--- Begin ---

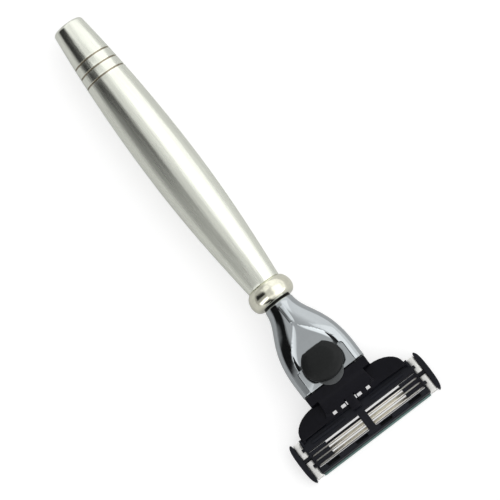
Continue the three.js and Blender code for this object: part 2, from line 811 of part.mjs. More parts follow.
const finishes = {
  nickel: { color: 0xc9c6b6, roughness: 0.28, metalness: 1 },
  chrome: { color: 0xdfe3e8, roughness: 0.08, metalness: 1 },
  steel: { color: 0xd8dad6, roughness: 0.25, metalness: 1 },
  brass: { color: 0xb08d4a, roughness: 0.35, metalness: 1 },
  rubber: { color: 0x151515, roughness: 0.8, metalness: 0 },
  buttonBlack: { color: 0x1c1e1e, roughness: 0.55, metalness: 0 },
  greyPlastic: { color: 0x55585a, roughness: 0.5, metalness: 0 },
  hubBlack: { color: 0x15161b, roughness: 0.35, metalness: 0 },
  housingBlack: { color: 0x1e2128, roughness: 0.4, metalness: 0 },
  stripTeal: { color: 0x5f8f86, roughness: 0.6, metalness: 0 },
};

function piece(name, body, finish) {
  const mesh = new THREE.Mesh(geometryOf(body), new THREE.MeshStandardMaterial(finishes[finish]));
  mesh.name = name;
  return mesh;
}

const razor = new THREE.Group();
razor.position.set(0, barEnd / 2, axisHeight);

const handle = new THREE.Group();
handle.add(
  piece('handle_body', handleBody(), 'nickel'),
  piece('threaded_insert', threadedInsert(), 'brass'),
  piece('joining_stud', joiningStud(), 'steel'),
  piece('neck_ring', neckRing(), 'nickel'),
  piece('neck_gasket', neckGasket(), 'rubber'),
);

const head = new THREE.Group();
head.add(
  piece('head_casting', headCasting(), 'chrome'),
  piece('button_cap', buttonCap(), 'buttonBlack'),
  piece('button_carriage', buttonCarriage(), 'greyPlastic'),
  piece('ejector_plate', ejectorPlate(), 'greyPlastic'),
  piece('return_spring_left', returnSpring(-1), 'steel'),
  piece('return_spring_right', returnSpring(1), 'steel'),
  piece('plunger_guide', plungerGuide(), 'greyPlastic'),
  piece('pivot_plunger', pivotPlunger(), 'hubBlack'),
  piece('plunger_spring', plungerSpring(), 'steel'),
);

const cartridge = new THREE.Group();
cartridge.add(
  piece('cartridge_hub', cartridgeHub(), 'hubBlack'),
  piece('cartridge_housing', cartridgeHousing(), 'housingBlack'),
  piece('guard_strip', guardStrip(), 'rubber'),
  piece('lubricating_strip', lubricatingStrip(), 'stripTeal'),
  piece('retaining_clip_left', retainingClip(-1), 'steel'),
  piece('retaining_clip_right', retainingClip(1), 'steel'),
);
for (let i = 0; i < bladeCount; i += 1) {
  cartridge.add(
    piece(`blade_${i + 1}`, blade(i), 'steel'),
    piece(`blade_support_${i + 1}`, bladeSupport(i), 'steel'),
  );
}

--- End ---

# The problem
Extract the full listing above without altering anything.

# Written solution
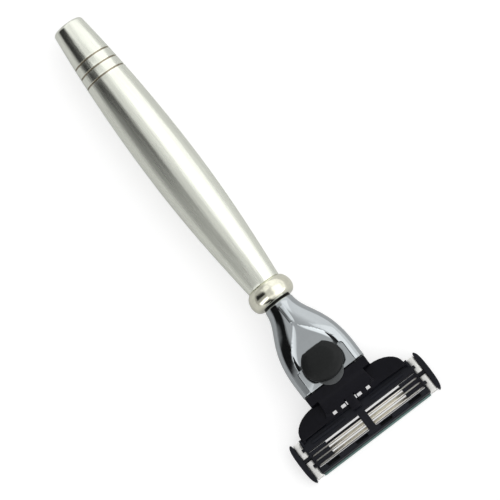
Continue the three.js and Blender code for this object: part 2, from line 811 of part.mjs. More parts follow.
const finishes = {
  nickel: { color: 0xc9c6b6, roughness: 0.28, metalness: 1 },
  chrome: { color: 0xdfe3e8, roughness: 0.08, metalness: 1 },
  steel: { color: 0xd8dad6, roughness: 0.25, metalness: 1 },
  brass: { color: 0xb08d4a, roughness: 0.35, metalness: 1 },
  rubber: { color: 0x151515, roughness: 0.8, metalness: 0 },
  buttonBlack: { color: 0x1c1e1e, roughness: 0.55, metalness: 0 },
  greyPlastic: { color: 0x55585a, roughness: 0.5, metalness: 0 },
  hubBlack: { color: 0x15161b, roughness: 0.35, metalness: 0 },
  housingBlack: { color: 0x1e2128, roughness: 0.4, metalness: 0 },
  stripTeal: { color: 0x5f8f86, roughness: 0.6, metalness: 0 },
};

function piece(name, body, finish) {
  const mesh = new THREE.Mesh(geometryOf(body), new THREE.MeshStandardMaterial(finishes[finish]));
  mesh.name = name;
  return mesh;
}

const razor = new THREE.Group();
razor.position.set(0, barEnd / 2, axisHeight);

const handle = new THREE.Group();
handle.add(
  piece('handle_body', handleBody(), 'nickel'),
  piece('threaded_insert', threadedInsert(), 'brass'),
  piece('joining_stud', joiningStud(), 'steel'),
  piece('neck_ring', neckRing(), 'nickel'),
  piece('neck_gasket', neckGasket(), 'rubber'),
);

const head = new THREE.Group();
head.add(
  piece('head_casting', headCasting(), 'chrome'),
  piece('button_cap', buttonCap(), 'buttonBlack'),
  piece('button_carriage', buttonCarriage(), 'greyPlastic'),
  piece('ejector_plate', ejectorPlate(), 'greyPlastic'),
  piece('return_spring_left', returnSpring(-1), 'steel'),
  piece('return_spring_right', returnSpring(1), 'steel'),
  piece('plunger_guide', plungerGuide(), 'greyPlastic'),
  piece('pivot_plunger', pivotPlunger(), 'hubBlack'),
  piece('plunger_spring', plungerSpring(), 'steel'),
);

const cartridge = new THREE.Group();
cartridge.add(
  piece('cartridge_hub', cartridgeHub(), 'hubBlack'),
  piece('cartridge_housing', cartridgeHousing(), 'housingBlack'),
  piece('guard_strip', guardStrip(), 'rubber'),
  piece('lubricating_strip', lubricatingStrip(), 'stripTeal'),
  piece('retaining_clip_left', retainingClip(-1), 'steel'),
  piece('retaining_clip_right', retainingClip(1), 'steel'),
);
for (let i = 0; i < bladeCount; i += 1) {
  cartridge.add(
    piece(`blade_${i + 1}`, blade(i), 'steel'),
    piece(`blade_support_${i + 1}`, bladeSupport(i), 'steel'),
  );
}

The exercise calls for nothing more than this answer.